In his 1964 pamphlet on UC Berkeley’s chancellor, titled “The Mind of Clark Kerr,” socialist Hal Draper wrote about how the subordination of the public university to the interests of capital is just business as usual:

The use of the university...is to have a relationship to the present power structure, in this businessman’s society of ours, which is similar to that of any other industrial enterprise. There are railroads and steel mills and supermarkets and sausage factories — and there are also the Knowledge Factories, whose function is to service all the others and the State.

The mission statement of public service that drew many of its employees will remain a farce as long as the university is a Knowledge Factory operating in the service of profit. The strikers on the picket line were starting to see this.

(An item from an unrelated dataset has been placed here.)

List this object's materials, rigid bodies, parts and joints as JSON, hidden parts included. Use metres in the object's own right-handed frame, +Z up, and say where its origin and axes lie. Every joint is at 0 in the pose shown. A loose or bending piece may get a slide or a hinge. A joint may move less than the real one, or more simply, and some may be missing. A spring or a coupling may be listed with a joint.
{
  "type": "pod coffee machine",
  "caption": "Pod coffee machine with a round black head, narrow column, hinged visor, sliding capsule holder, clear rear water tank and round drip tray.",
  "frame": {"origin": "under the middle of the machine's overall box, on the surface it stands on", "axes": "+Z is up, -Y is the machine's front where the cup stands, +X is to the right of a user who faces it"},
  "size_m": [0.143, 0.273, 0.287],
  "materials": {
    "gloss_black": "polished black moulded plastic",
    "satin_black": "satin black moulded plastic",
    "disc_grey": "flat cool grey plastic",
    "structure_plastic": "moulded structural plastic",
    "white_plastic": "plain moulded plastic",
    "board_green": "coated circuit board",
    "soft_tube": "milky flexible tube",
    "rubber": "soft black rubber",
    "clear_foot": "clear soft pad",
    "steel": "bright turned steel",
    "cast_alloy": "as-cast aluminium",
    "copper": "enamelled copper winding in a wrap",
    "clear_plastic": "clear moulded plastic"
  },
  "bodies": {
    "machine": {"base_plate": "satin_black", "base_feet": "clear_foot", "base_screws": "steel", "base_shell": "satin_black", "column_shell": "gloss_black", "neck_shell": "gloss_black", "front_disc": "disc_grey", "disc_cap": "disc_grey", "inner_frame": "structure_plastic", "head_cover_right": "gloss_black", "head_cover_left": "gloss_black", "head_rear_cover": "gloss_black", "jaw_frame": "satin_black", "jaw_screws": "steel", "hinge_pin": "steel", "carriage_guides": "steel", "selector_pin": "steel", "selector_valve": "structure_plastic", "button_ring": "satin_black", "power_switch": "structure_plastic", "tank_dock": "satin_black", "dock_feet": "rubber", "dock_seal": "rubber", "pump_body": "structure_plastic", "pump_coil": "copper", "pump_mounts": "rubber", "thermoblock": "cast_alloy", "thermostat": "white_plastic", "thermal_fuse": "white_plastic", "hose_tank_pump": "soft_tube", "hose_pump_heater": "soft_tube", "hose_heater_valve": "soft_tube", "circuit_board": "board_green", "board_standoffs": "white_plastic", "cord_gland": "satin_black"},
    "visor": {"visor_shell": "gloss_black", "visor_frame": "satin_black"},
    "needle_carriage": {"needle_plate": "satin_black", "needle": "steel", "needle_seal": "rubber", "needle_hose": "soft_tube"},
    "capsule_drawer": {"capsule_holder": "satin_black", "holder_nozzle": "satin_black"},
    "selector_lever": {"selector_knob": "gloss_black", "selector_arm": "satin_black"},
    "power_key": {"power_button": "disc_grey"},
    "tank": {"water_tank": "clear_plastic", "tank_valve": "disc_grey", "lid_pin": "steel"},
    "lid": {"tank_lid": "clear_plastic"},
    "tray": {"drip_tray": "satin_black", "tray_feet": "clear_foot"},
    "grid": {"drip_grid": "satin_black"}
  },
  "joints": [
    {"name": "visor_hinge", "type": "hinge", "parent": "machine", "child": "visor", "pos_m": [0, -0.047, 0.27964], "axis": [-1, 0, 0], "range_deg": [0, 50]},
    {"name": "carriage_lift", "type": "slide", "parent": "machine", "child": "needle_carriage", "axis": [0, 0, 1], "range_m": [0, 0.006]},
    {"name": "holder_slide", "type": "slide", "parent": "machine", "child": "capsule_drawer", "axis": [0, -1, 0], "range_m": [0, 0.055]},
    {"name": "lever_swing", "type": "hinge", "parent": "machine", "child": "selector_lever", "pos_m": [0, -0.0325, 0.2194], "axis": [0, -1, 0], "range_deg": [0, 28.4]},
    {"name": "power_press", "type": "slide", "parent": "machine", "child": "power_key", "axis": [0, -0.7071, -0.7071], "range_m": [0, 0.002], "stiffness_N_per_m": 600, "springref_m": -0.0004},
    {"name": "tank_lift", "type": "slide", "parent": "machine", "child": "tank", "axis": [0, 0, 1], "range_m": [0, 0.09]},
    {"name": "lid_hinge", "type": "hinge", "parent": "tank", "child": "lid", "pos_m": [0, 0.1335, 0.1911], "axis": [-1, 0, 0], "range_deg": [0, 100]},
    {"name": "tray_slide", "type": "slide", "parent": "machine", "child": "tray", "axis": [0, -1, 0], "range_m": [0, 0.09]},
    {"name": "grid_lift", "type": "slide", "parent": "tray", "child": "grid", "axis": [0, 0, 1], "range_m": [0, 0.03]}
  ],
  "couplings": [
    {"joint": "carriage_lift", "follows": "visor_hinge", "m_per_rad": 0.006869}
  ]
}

STRIKERS FACED pressure from the UC. In the preceding weeks, administrators sent manipulative e-mails blaming workers for putting patients in danger by striking, and reporting on the number of canceled appointments after the strike ended. Dozens of California Highway Patrol, UC police and private security guards shadowed us for all three days, often filming picketers on a camcorder to intimidate our rally.

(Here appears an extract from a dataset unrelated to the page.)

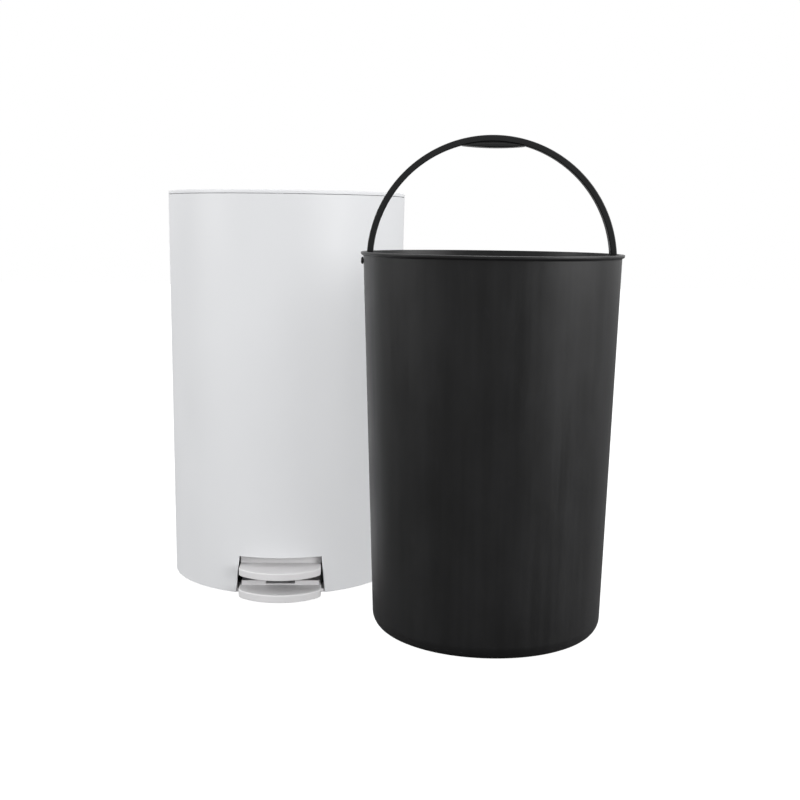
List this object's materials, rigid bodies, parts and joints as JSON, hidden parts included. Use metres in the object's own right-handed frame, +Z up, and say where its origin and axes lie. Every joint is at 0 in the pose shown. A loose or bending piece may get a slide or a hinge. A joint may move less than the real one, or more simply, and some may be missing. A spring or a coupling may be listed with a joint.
{
  "type": "pedal trash can",
  "caption": "Round pedal trash can with a hinged flat lid, a foot step that lifts it by a push rod, and a lift-out bucket with a bail handle standing beside it.",
  "frame": {"origin": "centre of the can's base, on the floor that the can and its bucket stand on", "axes": "+Z up, -Y towards the front, where the pedal is, and +X to the right of someone who faces the front"},
  "size_m": [0.4415, 0.4715, 0.4531],
  "materials": {
    "white_pp": "satin moulded polypropylene, fine mould grain",
    "grey_pp": "matt moulded polypropylene, a little greyer than the shell",
    "black_pp": "matt moulded polypropylene with faint flow marks",
    "zinc_steel": "bright zinc plated steel",
    "rubber": "matt black rubber",
    "clear_bumper": "soft translucent elastomer"
  },
  "bodies": {
    "can": {"outer_shell": "white_pp", "base": "grey_pp", "lower_step": "grey_pp", "anti_slip_ring": "rubber", "pivot_pin": "zinc_steel", "pivot_clip": "zinc_steel", "hinge_housing": "white_pp", "hinge_pin": "zinc_steel", "housing_screws": "zinc_steel", "rod_guide_lower": "grey_pp", "rod_guide_upper": "grey_pp"},
    "lid": {"lid": "white_pp", "lid_hinge_arm": "white_pp", "lid_screws": "zinc_steel", "lid_bumper_1": "clear_bumper", "lid_bumper_2": "clear_bumper", "lid_bumper_3": "clear_bumper"},
    "pedal": {"pedal_tread": "grey_pp", "pedal_lever": "zinc_steel", "tread_screws": "zinc_steel"},
    "rod": {"push_rod": "zinc_steel", "rod_caps": "black_pp"},
    "bucket": {"bucket": "black_pp"},
    "bail": {"bail": "black_pp", "bail_rivet_left": "black_pp", "bail_rivet_right": "black_pp"}
  },
  "joints": [
    {"name": "lid_hinge", "type": "hinge", "parent": "can", "child": "lid", "pos_m": [0, 0.1382, 0.386], "axis": [-1, 0, 0], "range_deg": [0, 80]},
    {"name": "pedal_pivot", "type": "hinge", "parent": "can", "child": "pedal", "pos_m": [0, -0.036, 0.0155], "axis": [1, 0, 0], "range_deg": [0, 7.08]},
    {"name": "rod_slide", "type": "slide", "parent": "can", "child": "rod", "axis": [0, 0.037, 0.9993], "range_m": [0, 0.01761]},
    {"name": "bucket_lift", "type": "slide", "parent": "can", "child": "bucket", "axis": [0, 0, 1], "range_m": [0, 0.45]},
    {"name": "bail_swing", "type": "hinge", "parent": "bucket", "child": "bail", "pos_m": [0.197, -0.204, 0.3388], "axis": [1, 0, 0], "range_deg": [-90, 90]}
  ],
  "couplings": [
    {"joint": "pedal_pivot", "follows": "lid_hinge", "ratio": 0.088375},
    {"joint": "rod_slide", "follows": "lid_hinge", "m_per_rad": 0.012605}
  ]
}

At UC Los Angeles, a man driving a pickup struck and injured three AFSCME picketers before attempting to flee the scene. Across the Bay from us, UC Berkeley illegally retaliated against striking UPTE stagehands, removing them from performances because they had missed technical preparation days that coincided with their strike.

We must resist all of these provocations from police, the right wing and the administration in the same way we fight for a better contract: collectively.

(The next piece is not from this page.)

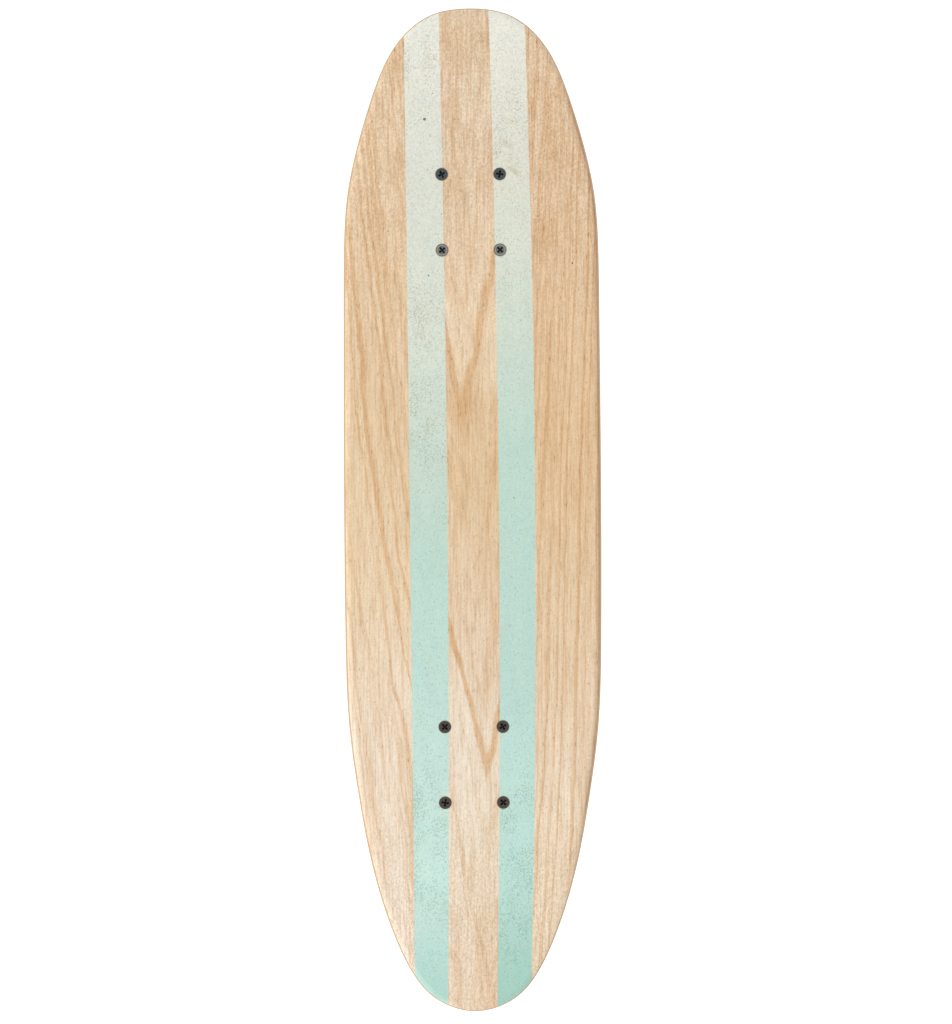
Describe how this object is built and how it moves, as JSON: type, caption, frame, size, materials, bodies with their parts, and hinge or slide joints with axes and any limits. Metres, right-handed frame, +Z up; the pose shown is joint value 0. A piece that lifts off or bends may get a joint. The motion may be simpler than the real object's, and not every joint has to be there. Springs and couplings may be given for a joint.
{
  "type": "skateboard",
  "caption": "Flat wooden cruiser skateboard with rounded-edge laminated deck, painted stripes, kingpin trucks and urethane wheels on ball bearings.",
  "frame": {"origin": "on the ground under the middle of the deck: centre of the bounding box in X and Y, and the floor that the wheels stand on in Z", "axes": "+Y along the deck towards the nose, +X to the rider's right across the deck, +Z up"},
  "size_m": [0.1838, 0.716, 0.0925],
  "materials": {
    "veneer": "satin clear coat over oak face veneer, two painted stripes on the top face",
    "core_ply": "satin, sanded edge of maple plies",
    "riser_rubber": "matt",
    "cast_alloy": "satin, as cast and tumbled",
    "zinc_steel": "zinc plated",
    "black_steel": "black oxide, satin",
    "bearing_steel": "ground and polished",
    "bearing_shield": "satin stamped steel",
    "cage_nylon": "moulded nylon",
    "nylon": "moulded nylon ring",
    "pivot_urethane": "moulded urethane",
    "bushing_urethane": "poured urethane, slightly glossy",
    "wheel_urethane": "poured urethane, satin tread"
  },
  "bodies": {
    "deck": {"deck_top_veneer": "veneer", "deck_core_plies": "core_ply", "deck_bottom_veneer": "veneer", "truck_bolts": "black_steel", "truck_nuts": "black_steel", "truck_nut_inserts": "nylon", "kingpin_nut_inserts": "nylon", "front_riser_pad": "riser_rubber", "front_baseplate": "cast_alloy", "front_pivot_cup": "pivot_urethane", "front_kingpin": "zinc_steel", "front_kingpin_nut": "zinc_steel", "front_upper_washer": "zinc_steel", "front_lower_washer": "zinc_steel", "front_upper_bushing": "bushing_urethane", "front_lower_bushing": "bushing_urethane", "rear_riser_pad": "riser_rubber", "rear_baseplate": "cast_alloy", "rear_pivot_cup": "pivot_urethane", "rear_kingpin": "zinc_steel", "rear_kingpin_nut": "zinc_steel", "rear_upper_washer": "zinc_steel", "rear_lower_washer": "zinc_steel", "rear_upper_bushing": "bushing_urethane", "rear_lower_bushing": "bushing_urethane"},
    "front_hanger": {"front_hanger": "cast_alloy", "front_axle": "zinc_steel", "front_axle_nuts": "zinc_steel", "front_axle_nut_inserts": "nylon", "front_speed_washers": "zinc_steel", "front_bearing_spacers": "zinc_steel", "front_bearing_inner_rings": "bearing_steel"},
    "front_left_wheel": {"front_left_wheel": "wheel_urethane", "front_left_bearing_outer_rings": "bearing_steel", "front_left_bearing_shields": "bearing_shield"},
    "front_left_balls": {"front_left_bearing_balls": "bearing_steel", "front_left_bearing_cages": "cage_nylon"},
    "front_right_wheel": {"front_right_wheel": "wheel_urethane", "front_right_bearing_outer_rings": "bearing_steel", "front_right_bearing_shields": "bearing_shield"},
    "front_right_balls": {"front_right_bearing_balls": "bearing_steel", "front_right_bearing_cages": "cage_nylon"},
    "rear_hanger": {"rear_hanger": "cast_alloy", "rear_axle": "zinc_steel", "rear_axle_nuts": "zinc_steel", "rear_axle_nut_inserts": "nylon", "rear_speed_washers": "zinc_steel", "rear_bearing_spacers": "zinc_steel", "rear_bearing_inner_rings": "bearing_steel"},
    "rear_left_wheel": {"rear_left_wheel": "wheel_urethane", "rear_left_bearing_outer_rings": "bearing_steel", "rear_left_bearing_shields": "bearing_shield"},
    "rear_left_balls": {"rear_left_bearing_balls": "bearing_steel", "rear_left_bearing_cages": "cage_nylon"},
    "rear_right_wheel": {"rear_right_wheel": "wheel_urethane", "rear_right_bearing_outer_rings": "bearing_steel", "rear_right_bearing_shields": "bearing_shield"},
    "rear_right_balls": {"rear_right_bearing_balls": "bearing_steel", "rear_right_bearing_cages": "cage_nylon"}
  },
  "joints": [
    {"name": "front_steer", "type": "hinge", "parent": "deck", "child": "front_hanger", "pos_m": [0, 0.1898, 0.04612], "axis": [0, 0.9176, 0.3976], "range_deg": [-12, 12], "stiffness_Nm_per_rad": 40, "deforming": ["front_upper_bushing", "front_lower_bushing"]},
    {"name": "front_left_wheel_spin", "type": "hinge", "parent": "front_hanger", "child": "front_left_wheel", "pos_m": [-0.064, 0.208, 0.0295], "axis": [1, 0, 0], "continuous": true},
    {"name": "front_left_balls_spin", "type": "hinge", "parent": "front_hanger", "child": "front_left_balls", "pos_m": [-0.064, 0.208, 0.0295], "axis": [1, 0, 0], "continuous": true},
    {"name": "front_right_wheel_spin", "type": "hinge", "parent": "front_hanger", "child": "front_right_wheel", "pos_m": [0.064, 0.208, 0.0295], "axis": [1, 0, 0], "continuous": true},
    {"name": "front_right_balls_spin", "type": "hinge", "parent": "front_hanger", "child": "front_right_balls", "pos_m": [0.064, 0.208, 0.0295], "axis": [1, 0, 0], "continuous": true},
    {"name": "rear_steer", "type": "hinge", "parent": "deck", "child": "rear_hanger", "pos_m": [0, -0.1593, 0.04612], "axis": [0, -0.9176, 0.3976], "range_deg": [-12, 12], "stiffness_Nm_per_rad": 40, "deforming": ["rear_upper_bushing", "rear_lower_bushing"]},
    {"name": "rear_left_wheel_spin", "type": "hinge", "parent": "rear_hanger", "child": "rear_left_wheel", "pos_m": [-0.064, -0.1775, 0.0295], "axis": [1, 0, 0], "continuous": true},
    {"name": "rear_left_balls_spin", "type": "hinge", "parent": "rear_hanger", "child": "rear_left_balls", "pos_m": [-0.064, -0.1775, 0.0295], "axis": [1, 0, 0], "continuous": true},
    {"name": "rear_right_wheel_spin", "type": "hinge", "parent": "rear_hanger", "child": "rear_right_wheel", "pos_m": [0.064, -0.1775, 0.0295], "axis": [1, 0, 0], "continuous": true},
    {"name": "rear_right_balls_spin", "type": "hinge", "parent": "rear_hanger", "child": "rear_right_balls", "pos_m": [0.064, -0.1775, 0.0295], "axis": [1, 0, 0], "continuous": true}
  ],
  "couplings": [
    {"joint": "front_left_balls_spin", "follows": "front_left_wheel_spin", "ratio": 0.63},
    {"joint": "front_right_balls_spin", "follows": "front_right_wheel_spin", "ratio": 0.63},
    {"joint": "rear_left_balls_spin", "follows": "rear_left_wheel_spin", "ratio": 0.63},
    {"joint": "rear_right_balls_spin", "follows": "rear_right_wheel_spin", "ratio": 0.63}
  ]
}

There is no plan by UC Regents to address the kind of funding needed to meet the demands of UC workers. But it is clear to everyone that UC is flush with capital to invest, and workers are starting to organize to demand that we get closer to what we deserve.

Being on the picket line showed us a glimpse of what is necessary and helped us identify fellow workers who we want to continue to organize with to fulfill our Union’s slogan: UC for the many, not the few.